Mental Model
The core insight of A2UI: agents express what they want the UI to do; the UI decides how to render it.
The Problem with Traditional Approaches
Raw Text Parsing
Agent outputs unstructured text. Client must parse, guess intent, and hope formatting is consistent. Brittle and error-prone.
Rigid JSON
Agent outputs custom JSON schemas per use case. No interoperability between different agents or UIs. Every integration is bespoke.
The A2UI Approach
Standardized Intents
Agent emits UI intents from a known vocabulary. Any conforming renderer can display them while maintaining visual flexibility. The protocol defines semantics, not presentation.
Separation of Concerns
| Layer | Responsibility | Owner |
|---|---|---|
Reasoning | Decide what to show/ask | Agent |
Intent | Express UI needs structurally | A2UI Protocol |
Rendering | Visual presentation | UI Framework |
Example Flow
Agent reasoning (internal)
"User asked about the weather.
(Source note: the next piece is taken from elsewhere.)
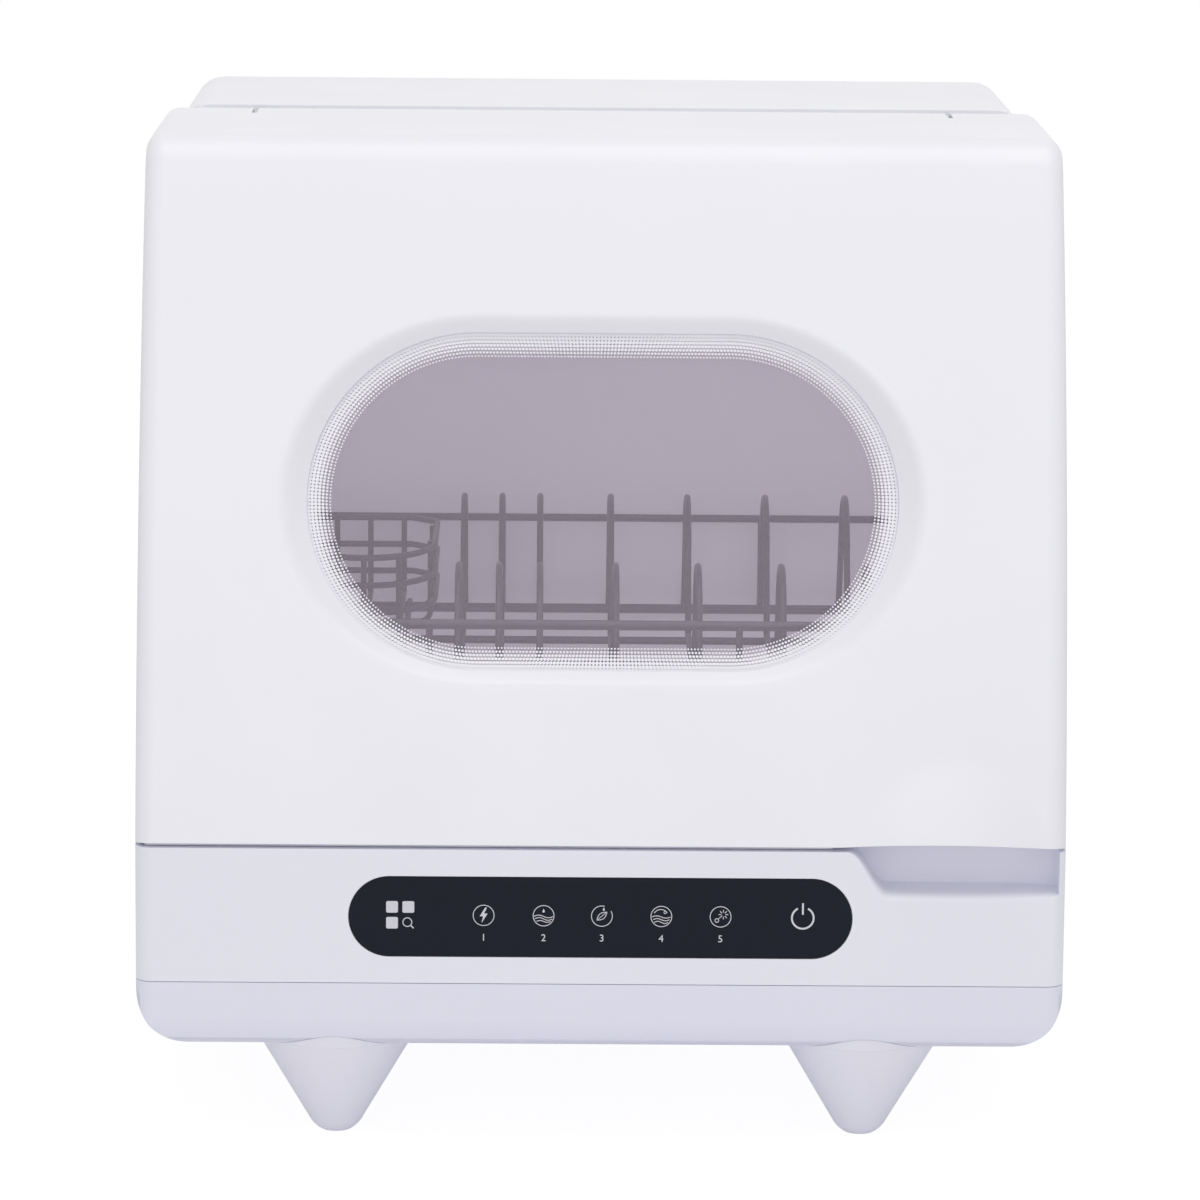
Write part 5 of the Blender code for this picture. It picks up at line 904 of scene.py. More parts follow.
@dataclass
class Base:
    """Base pan, housing with the finger recess, and four tapered feet."""

    body: str = "cabinet"
    side_round: float = 0.027
    front_round: float = 0.014
    notch_start: float = 0.1066
    notch_length: float = 0.0179
    notch_depth: float = 0.0183
    notch_reach: float = 0.024
    notch_wall: float = 0.0032
    notch_corner: float = 0.012
    lip_depth: float = 0.0045
    lip_drop: float = 0.0034
    foot_x: float = 0.115
    foot_inset: float = 0.0385
    foot_slope: float = radians(27)
    foot_shoulder: float = 0.0338
    foot_flare: float = 0.0014
    foot_collar: float = 0.011     # runs up inside the pan, before it is cut to the pan's curve
    tip_radius: float = 0.0135
    tip_flat: float = 0.0065
    vent_pitch: float = 0.014
    vent_half: float = 0.002
    vent_front: float = 0.09
    vent_back: float = 0.13
    port_half_x: float = 0.13      # opening in the housing's deck
    port_half_y: float = 0.125
    seat_depth: float = 0.0018

    def pan_form(self, inset: float) -> bpy.types.Object:
        """The pan's outer or inner form."""
        low, high = PAN_Z + inset, SEAM_Z + (0.01 if inset else 0)
        width, front, back = HALF_WIDTH - inset, FRONT + inset, BACK - inset
        solid = extruded("pan_form", [span(-width, width, front, back, CORNER - inset)], low, high, PLAN)
        tall = high + 0.01
        side, ends = self.side_round - inset, self.front_round - inset
        flanks = [(width, tall), (-width, tall)] + arc((-width + side, low + side), side, pi, 1.5 * pi, 16)
        flanks += arc((width - side, low + side), side, 1.5 * pi, 2 * pi, 16)
        run = [(back, tall), (front, tall)] + arc((front + ends, low + ends), ends, pi, 1.5 * pi, 10)
        run += arc((back - ends, low + ends), ends, 1.5 * pi, 2 * pi, 10)
        reach = BACK + HALF_WIDTH
        combine(solid, extruded("flanks", [flanks], -reach, reach, FACE), "INTERSECT")
        return combine(solid, extruded("ends", [run], -reach, reach, SIDE), "INTERSECT")

    def notch_form(self, grow: float) -> bpy.types.Object:
        """The finger recess, whose front outline falls in a smooth S to a flat floor."""
        steps = 28
        points = [(self.notch_start + self.notch_length * i / steps - grow,
                   DECK_Z - self.notch_depth * (1 - cos(pi * i / steps)) / 2 - grow) for i in range(steps + 1)]
        end = HALF_WIDTH - self.notch_wall + grow
        points += [(end, DECK_Z - self.notch_depth - grow), (end, DECK_Z + 0.01),
                   (self.notch_start - grow, DECK_Z + 0.01)]
        back = -FRONT - self.notch_reach - grow
        solid = extruded("notch_form", [points], back, -FRONT + 0.02 - 2 * grow, FACE)
        low_y, rear, radius = FRONT - 0.03, FRONT + self.notch_reach + grow, self.notch_corner + grow
        plan = [(self.notch_start - 0.01, low_y), (end, low_y)]
        plan += arc((end - radius, rear - radius), radius, 0, pi / 2, 16) + [(self.notch_start - 0.01, rear)]
        return combine(solid, extruded("notch_plan", [plan], SEAM_Z, DECK_Z + 0.02, PLAN), "INTERSECT")

    def notch_lip(self) -> bpy.types.Object:
        """Cutter for the round between the recess and the front face, wider along the floor."""
        steps, floor = 40, DECK_Z - self.notch_depth
        line: list[tuple[float, float, float, float]] = []
        for i in range(steps + 1):
            x = self.notch_start + self.notch_length * i / steps
            z = DECK_Z - self.notch_depth * (1 - cos(pi * i / steps)) / 2
            slope = -self.notch_depth * pi / 2 * sin(pi * i / steps) / self.notch_length
            size = hypot(slope, 1)
            fade = min(1.0, 0.15 + i / steps)  # the round grows from a seventh of its size at the top of the S
            line.append((x, z, slope / size * fade * 0.6, -fade / size))
        end = HALF_WIDTH - self.notch_wall
        line += [(end, floor, 0.25, -1.0), (end, DECK_Z + 0.01, 0.25, 0.0)]
        bm = bmesh.new()
        levels = []
        for k in range(13):
            share = 1 - cos(pi / 2 * k / 12)
            levels.append((self.lip_depth * share, self.lip_drop * (1 - (1 - (1 - share) ** 2) ** 0.5)))
        levels.append((-0.002, self.lip_drop))
        levels.sort(reverse=True)
        rings = []
        for depth, grow in levels:
            points = [(x + u * grow, z + v * grow) for x, z, u, v in line]
            points.append((self.notch_start - 0.0001, DECK_Z + 0.01))
            rings.append([bm.verts.new(FACE @ Vector((x, z, -FRONT - depth))) for x, z in points])
        for lower, upper in zip(rings, rings[1:]):
            for i in range(len(lower)):
                j = (i + 1) % len(lower)
                bm.faces.new((lower[i], lower[j], upper[j], upper[i]))
        bm.faces.new(rings[0])
        bm.faces.new(rings[-1])
        return from_bmesh("notch_lip", bm)

    def housing(self) -> bpy.types.Object:
        """The housing with its rounded recess lip, panel seat and hollow inside."""
        outer = extruded("base_housing_skin", [span(-HALF_WIDTH, HALF_WIDTH, FRONT, BACK, CORNER, 12)],
                         SEAM_Z + GAP, DECK_Z, PLAN)
        cut(outer, self.notch_form(0), self.notch_lip())
        inside = extruded("housing_hollow", [span(-HALF_WIDTH + WALL, HALF_WIDTH - WALL, FRONT + WALL + 0.001,
                                                  BACK - WALL, CORNER - WALL, 4)], SEAM_Z - 0.01, DECK_Z - WALL,
                          PLAN)
        cut(inside, self.notch_form(WALL + 0.001))
        cut(outer, inside)
        seat = PANEL_HALF_HEIGHT + GAP
        cut(outer, extruded("panel_seat", [span(-PANEL_HALF_LENGTH - GAP, PANEL_HALF_LENGTH + GAP, PANEL_Z - seat,
                                                PANEL_Z + seat, seat, 24)],
                            -FRONT - self.seat_depth, -FRONT + WALL, FACE))
        port = span(-self.port_half_x, self.port_half_x, -self.port_half_y, self.port_half_y, CORNER, 3)
        return cut(outer, extruded("deck_port", [port], DECK_Z - 2 * WALL, DECK_Z + WALL, PLAN))

    def foot(self, name: str, x: float, y: float) -> bpy.types.Object:
        """One tapered foot with a rounded tip and a small fillet, cut to the pan's curved underside."""
        lowest = -acos(self.tip_flat / self.tip_radius)
        tip = arc((0, self.tip_radius), self.tip_radius, -self.foot_slope, lowest, 10)
        sunk, top = tip[-1][1], PAN_Z + self.foot_collar
        shoulder, flare = self.foot_shoulder, self.foot_flare
        root = [(shoulder + flare * (1 - sin(turn)), PAN_Z - 1.6 * flare * (1 - cos(turn)))
                for turn in (pi / 2 * i / 8 for i in range(9))]
        profile = [(0, top), (shoulder + flare, top), *root,
                   *[(radius, z - sunk) for radius, z in tip], (0, 0)]
        foot = turned(name, profile, Matrix.Translation((x, y, 0)), 96)
        return cut(foot, self.pan_form(-0.0001))

    def build(self) -> None:
        """Pan, housing and feet."""
        pan = self.pan_form(0)
        cut(pan, self.pan_form(WALL))
        for i in range(4):
            x = (i - 1.5) * self.vent_pitch
            slot = span(x - self.vent_half, x + self.vent_half, self.vent_front, self.vent_back, 0.0019, 4)
            cut(pan, extruded("pan_vent", [slot], PAN_Z - WALL, PAN_Z + 2 * WALL, PLAN))
        pan.name = "base_pan_skin"
        # Pan, housing and feet take the deeper whites, whose colour holds painted shade
        dress(pan, PAN_ABS_PAINTED_SHADE, self.body, "base_pan", edge=0.0004, sharp=50)
        dress(self.housing(), BASE_ABS_PAINTED_SHADE, self.body, "base_housing", edge=0.0008, sharp=40)
        front, back = FRONT + self.foot_inset, BACK - self.foot_inset
        for end, y in (("front", front), ("rear", back)):
            for side, x in (("left", -self.foot_x), ("right", self.foot_x)):
                node = f"foot_{end}_{side}"
                dress(self.foot(node + "_skin", x, y), FOOT_ABS_PAINTED_SHADE, self.body, node)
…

I should show current conditions."
Agent emits A2UI intent
{
"type": "Card",
"title": "Current Weather",
"fields": [
{ "label": "Temperature", "value": "72°F" },
{ "label": "Conditions", "value": "Sunny" }
]
}UI renders appropriately
Key Benefits
Model-agnostic
Works with any LLM that can emit structured output
Renderer-independent
Same intent works across web, mobile, CLI, voice
Explainable
Intents are inspectable and debuggable
Evolvable
New primitives can be added without breaking existing ones